7.10 Further reading and references

  • This book is a must-read for anyone that aspires to be a professional data analyst: Tufte, E. R. (2001). The visual display of quantitative information (Vol. 2). Cheshire, CT: Graphics press.

  • To learn more about ggplot2, the go-to plotting library for R users, see: ggplot2: Elegant Graphics for Data Analysis (Use R!) 1st ed. 2009. Corr. 3rd printing 2010 Edition.

  • The go-to plotting library for Python users is Matplotlib.
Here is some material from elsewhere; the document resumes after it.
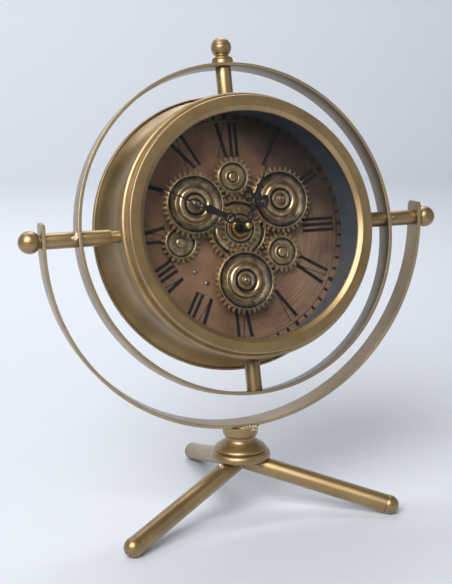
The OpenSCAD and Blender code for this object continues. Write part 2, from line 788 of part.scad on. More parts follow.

  • A great starting point for understanding human perception of graphical representations: Cleveland, W. S., & McGill, R. (1984). Graphical perception: Theory, experimentation, and application to the development of graphical methods. Journal of the American statistical association, 79(387), 531-554.

7.11 Learning outcomes

Data science students should work towards obtaining the knowledge and the skills that enable them to:

  • Reproduce the techniques demonstrated in this chapter using their language/tool of choice.
  • Produce visualizations that are aesthetic and without major techical flaws.
  • Recognize when a type of summary is appropriate and when it is not.
  • Apply data summarization techiques to obtain insights from data.
  • Once introduced to the bootstrap and other estimation techniques, to be able to combine descriptive statistics with a quantification of uncertainty, such as confidence intervals.

7.12 Practice problems

  1. Read Chapter 1 of Tufte’s book (see Further reading).
  2. Gather 3-5 statistical plots from popular media and 3-5 statistical plots from scientific research papers. Comment on if and how each plot could be improved.
  3. Download the Football Manager Players dataset or use a similarly rich dataset with numerical, binary and categorical variables. With Python or R demonstrate the application and interpretation of results for each of the visualization techniques from this chapter.